| STATED EXERCISE |
Every line below is to be quoted exactly, with nothing added or dropped.

| DATA PROVIDED |
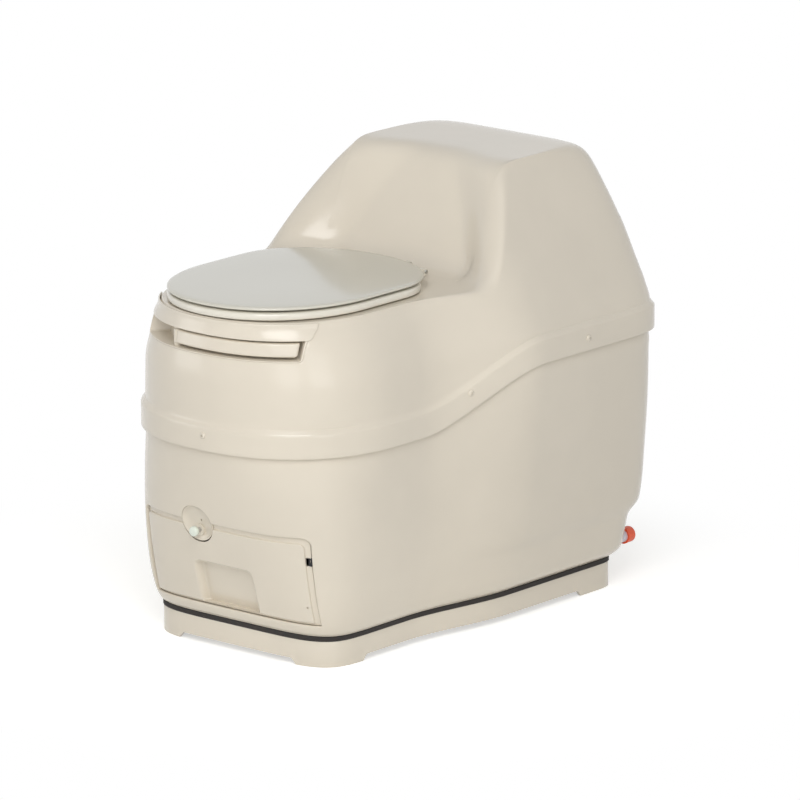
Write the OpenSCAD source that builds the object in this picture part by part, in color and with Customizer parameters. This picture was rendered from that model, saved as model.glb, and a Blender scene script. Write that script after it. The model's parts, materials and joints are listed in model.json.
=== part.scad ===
/* [Overall] */

// height of the rear housing above the floor
roof_h = 704; // [680:1:730]
// height of the seat deck above the floor
deck_h = 538; // [520:1:556]
// half width of the flange band at the rear
flange_half_w = 279.5; // [270:0.5:290]
// half width of the flange band at the nose
nose_half_w = 218.4; // [205:0.2:225]
// distance from the middle to the nose and to the rear of the flange band
flange_reach = 404; // [395:1:410]
// wall thickness of both moulded shells
wall = 5; // [4:0.5:7]
// height of the lower edge of the band at the nose
band_nose_z = 335; // [325:1:345]
// height of the lower edge of the band at the rear
band_rear_z = 420; // [405:1:430]
// height of the flange band
band_h = 38; // [32:1:44]
// how far the flange band stands proud of the lower shell
band_step = 8; // [7:0.1:9]

/* [Base] */

// height of the base tray
tray_h = 41; // [38:1:46]
// thickness of the black gasket
gasket_t = 8; // [6:0.5:10]
// clearance under the arched skirt
skirt_arch = 10; // [6:1:14]
// height of the chamber floor's upper face
floor_z = 30; // [28:1:34]
// thickness of the chamber floor
floor_t = 4; // [3:0.5:6]

/* [Seat and lid] */

// half width of the lid and the seat ring
seat_half_w = 169; // [164:0.5:174]
// reach of the lid in front of the middle
seat_front = 388; // [380:1:394]
// thickness of the seat ring
seat_t = 12; // [10:0.5:14]
// gap that the bumpers keep under seat and lid
bumper_t = 2; // [1.5:0.5:3]
// half width of the opening in the seat
seat_hole_w = 112; // [100:1:120]
// distance of the hinge axis behind the middle
hinge_y = 17; // [14:0.5:20]
// radius of the hinge pins
hinge_pin_r = 3; // [2.5:0.1:3.5]
// running clearance of every turning fit
run_gap = 0.05; // [0.02:0.01:0.1]

/* [Drum] */

// height of the drum axis
drum_z = 346; // [342:1:350]
// outer radius of the front barrel
drum_front_r = 148; // [140:1:150]
// outer radius of the rear barrel
drum_rear_r = 190; // [180:1:192]
// wall thickness of the drum
drum_wall = 3; // [2.5:0.5:4]
// module of the ring gear and the pinion
gear_module = 4; // [4:1:4]
// teeth on the ring gear
gear_teeth = 72; // [72:1:72]
// teeth on the pinion
pinion_teeth = 10; // [10:1:10]
// radius of the drum axles
axle_r = 12; // [10:0.5:14]
// sideways distance of the drive shaft from the middle
drive_x = -60; // [-64:1:-56]

/* [Drawer] */

// half width of the opening for the drawer
drawer_half_w = 166; // [158:1:168]
// lower edge of the opening for the drawer
drawer_z0 = 68; // [64:1:72]
// upper edge of the opening for the drawer
drawer_z1 = 210; // [204:1:212]
// clearance round the drawer front
drawer_gap = 0.7; // [0.5:0.1:1.2]
// width of the recessed margin round the drawer panel
drawer_margin = 9; // [6:1:10]

/* [Services] */

// bore radius of the vent collar
vent_bore_r = 30.3; // [28:0.1:31]
// height of the vent and the fan
vent_z = 600; // [590:1:610]
// radius of the drain stub
drain_r = 10; // [8:0.5:12]
// sideways distance of the drain stub
drain_x = 196; // [185:1:205]
// height of the drain stub
drain_z = 70; // [66:1:76]

/* [Parts] */

/* [Hidden] */

COLS_NOSE = 10;
COLS_SIDE = 12;
COLS_REAR = 10;
HALF = COLS_NOSE + COLS_SIDE + COLS_REAR;
COLS = 2 * HALF;
nose_y = -190;
tail_y = 200;
flare_y0 = -130;
flare_y1 = 85;
gasket_z0 = tray_h;
shell_z0 = tray_h + gasket_t;
wing_foot = 22;
wing_lean = 0.68;
niche_depth = 52;
niche_fade = 0.2;
niche_least = 15;
roll_in = 75;
roll_out = 35;
fillet_k = 24;

function clamp01(t) = max(0, min(1, t));
function smooth(t) = let(c = clamp01(t)) c * c * (3 - 2 * c);
function mix(a, b, t) = a + (b - a) * t;
function soft_max(a, b, k) = let(h = max(0, k - abs(a - b)) / k) max(a, b) + h * h * k / 4;
function soft_min(a, b, k) = -soft_max(-a, -b, k);
function unit(v) = v / norm(v);

// radius factor of a superellipse, 0 degrees on the flank and 90 on the end
function se(t, n) = 1 / pow(pow(abs(cos(t)), n) + pow(abs(sin(t)), n), 1 / n);
function flare(y) = smooth((y - flare_y0) / (flare_y1 - flare_y0));
function flank_x(o, y) = mix(o[0], o[4], flare(y));

// a plan outline is [nose half width, nose centre, nose depth, nose power, tail half width, tail centre, tail depth, tail power]
function plan_half(o, i) =
    i <= COLS_NOSE ? let(t = 90 - 90 * i / COLS_NOSE, f = se(t, o[3]))
        [o[0] * cos(t) * f, o[1] - o[2] * sin(t) * f]
    : i <= COLS_NOSE + COLS_SIDE ? let(y = mix(o[1], o[5], (i - COLS_NOSE) / COLS_SIDE))
        [flank_x(o, y), y]
    : let(t = 90 * (i - COLS_NOSE - COLS_SIDE) / COLS_REAR, f = se(t, o[7]))
        [flank_x(o, o[5]) * cos(t) * f, o[5] + o[6] * sin(t) * f];
function plan_pt(o, j) =
    let(i = j <= HALF ? j : COLS - j, p = plan_half(o, i))
    [j <= HALF ? p[0] : -p[0], p[1]];
function outline(o) = [for (j = [0:COLS - 1]) plan_pt(o, j)];
function grow(o, d) = [o[0] + d, o[1], o[2] + d, o[3], o[4] + d, o[5], o[6] + d, o[7]];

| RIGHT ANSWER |
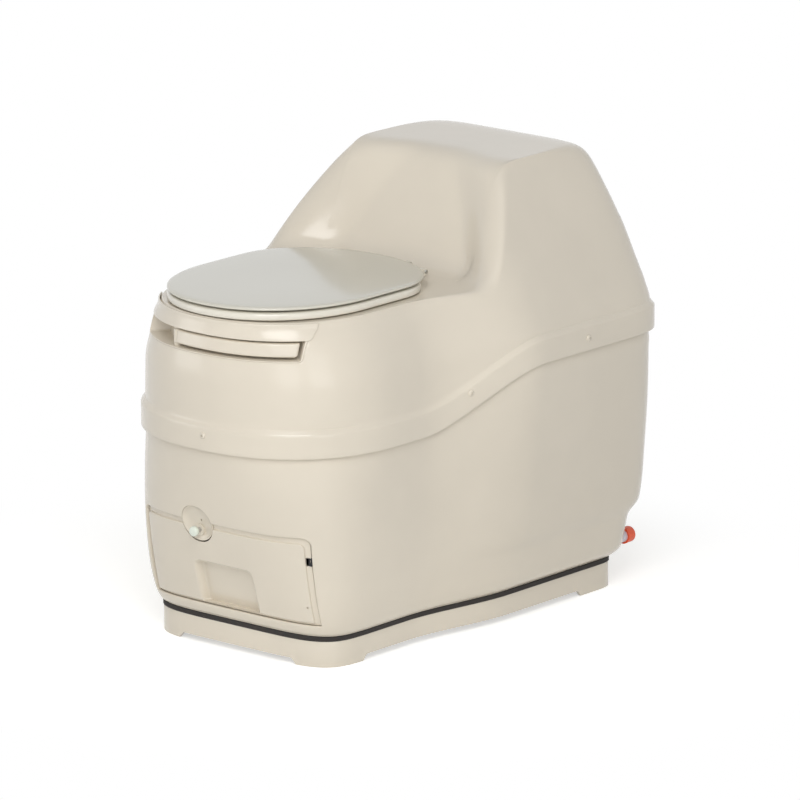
Write the OpenSCAD source that builds the object in this picture part by part, in color and with Customizer parameters. This picture was rendered from that model, saved as model.glb, and a Blender scene script. Write that script after it. The model's parts, materials and joints are listed in model.json.
=== part.scad ===
/* [Overall] */

// height of the rear housing above the floor
roof_h = 704; // [680:1:730]
// height of the seat deck above the floor
deck_h = 538; // [520:1:556]
// half width of the flange band at the rear
flange_half_w = 279.5; // [270:0.5:290]
// half width of the flange band at the nose
nose_half_w = 218.4; // [205:0.2:225]
// distance from the middle to the nose and to the rear of the flange band
flange_reach = 404; // [395:1:410]
// wall thickness of both moulded shells
wall = 5; // [4:0.5:7]
// height of the lower edge of the band at the nose
band_nose_z = 335; // [325:1:345]
// height of the lower edge of the band at the rear
band_rear_z = 420; // [405:1:430]
// height of the flange band
band_h = 38; // [32:1:44]
// how far the flange band stands proud of the lower shell
band_step = 8; // [7:0.1:9]

/* [Base] */

// height of the base tray
tray_h = 41; // [38:1:46]
// thickness of the black gasket
gasket_t = 8; // [6:0.5:10]
// clearance under the arched skirt
skirt_arch = 10; // [6:1:14]
// height of the chamber floor's upper face
floor_z = 30; // [28:1:34]
// thickness of the chamber floor
floor_t = 4; // [3:0.5:6]

/* [Seat and lid] */

// half width of the lid and the seat ring
seat_half_w = 169; // [164:0.5:174]
// reach of the lid in front of the middle
seat_front = 388; // [380:1:394]
// thickness of the seat ring
seat_t = 12; // [10:0.5:14]
// gap that the bumpers keep under seat and lid
bumper_t = 2; // [1.5:0.5:3]
// half width of the opening in the seat
seat_hole_w = 112; // [100:1:120]
// distance of the hinge axis behind the middle
hinge_y = 17; // [14:0.5:20]
// radius of the hinge pins
hinge_pin_r = 3; // [2.5:0.1:3.5]
// running clearance of every turning fit
run_gap = 0.05; // [0.02:0.01:0.1]

/* [Drum] */

// height of the drum axis
drum_z = 346; // [342:1:350]
// outer radius of the front barrel
drum_front_r = 148; // [140:1:150]
// outer radius of the rear barrel
drum_rear_r = 190; // [180:1:192]
// wall thickness of the drum
drum_wall = 3; // [2.5:0.5:4]
// module of the ring gear and the pinion
gear_module = 4; // [4:1:4]
// teeth on the ring gear
gear_teeth = 72; // [72:1:72]
// teeth on the pinion
pinion_teeth = 10; // [10:1:10]
// radius of the drum axles
axle_r = 12; // [10:0.5:14]
// sideways distance of the drive shaft from the middle
drive_x = -60; // [-64:1:-56]

/* [Drawer] */

// half width of the opening for the drawer
drawer_half_w = 166; // [158:1:168]
// lower edge of the opening for the drawer
drawer_z0 = 68; // [64:1:72]
// upper edge of the opening for the drawer
drawer_z1 = 210; // [204:1:212]
// clearance round the drawer front
drawer_gap = 0.7; // [0.5:0.1:1.2]
// width of the recessed margin round the drawer panel
drawer_margin = 9; // [6:1:10]

/* [Services] */

// bore radius of the vent collar
vent_bore_r = 30.3; // [28:0.1:31]
// height of the vent and the fan
vent_z = 600; // [590:1:610]
// radius of the drain stub
drain_r = 10; // [8:0.5:12]
// sideways distance of the drain stub
drain_x = 196; // [185:1:205]
// height of the drain stub
drain_z = 70; // [66:1:76]

/* [Parts] */

/* [Hidden] */

COLS_NOSE = 10;
COLS_SIDE = 12;
COLS_REAR = 10;
HALF = COLS_NOSE + COLS_SIDE + COLS_REAR;
COLS = 2 * HALF;
nose_y = -190;
tail_y = 200;
flare_y0 = -130;
flare_y1 = 85;
gasket_z0 = tray_h;
shell_z0 = tray_h + gasket_t;
wing_foot = 22;
wing_lean = 0.68;
niche_depth = 52;
niche_fade = 0.2;
niche_least = 15;
roll_in = 75;
roll_out = 35;
fillet_k = 24;

function clamp01(t) = max(0, min(1, t));
function smooth(t) = let(c = clamp01(t)) c * c * (3 - 2 * c);
function mix(a, b, t) = a + (b - a) * t;
function soft_max(a, b, k) = let(h = max(0, k - abs(a - b)) / k) max(a, b) + h * h * k / 4;
function soft_min(a, b, k) = -soft_max(-a, -b, k);
function unit(v) = v / norm(v);

// radius factor of a superellipse, 0 degrees on the flank and 90 on the end
function se(t, n) = 1 / pow(pow(abs(cos(t)), n) + pow(abs(sin(t)), n), 1 / n);
function flare(y) = smooth((y - flare_y0) / (flare_y1 - flare_y0));
function flank_x(o, y) = mix(o[0], o[4], flare(y));

// a plan outline is [nose half width, nose centre, nose depth, nose power, tail half width, tail centre, tail depth, tail power]
function plan_half(o, i) =
    i <= COLS_NOSE ? let(t = 90 - 90 * i / COLS_NOSE, f = se(t, o[3]))
        [o[0] * cos(t) * f, o[1] - o[2] * sin(t) * f]
    : i <= COLS_NOSE + COLS_SIDE ? let(y = mix(o[1], o[5], (i - COLS_NOSE) / COLS_SIDE))
        [flank_x(o, y), y]
    : let(t = 90 * (i - COLS_NOSE - COLS_SIDE) / COLS_REAR, f = se(t, o[7]))
        [flank_x(o, o[5]) * cos(t) * f, o[5] + o[6] * sin(t) * f];
function plan_pt(o, j) =
    let(i = j <= HALF ? j : COLS - j, p = plan_half(o, i))
    [j <= HALF ? p[0] : -p[0], p[1]];
function outline(o) = [for (j = [0:COLS - 1]) plan_pt(o, j)];
function grow(o, d) = [o[0] + d, o[1], o[2] + d, o[3], o[4] + d, o[5], o[6] + d, o[7]];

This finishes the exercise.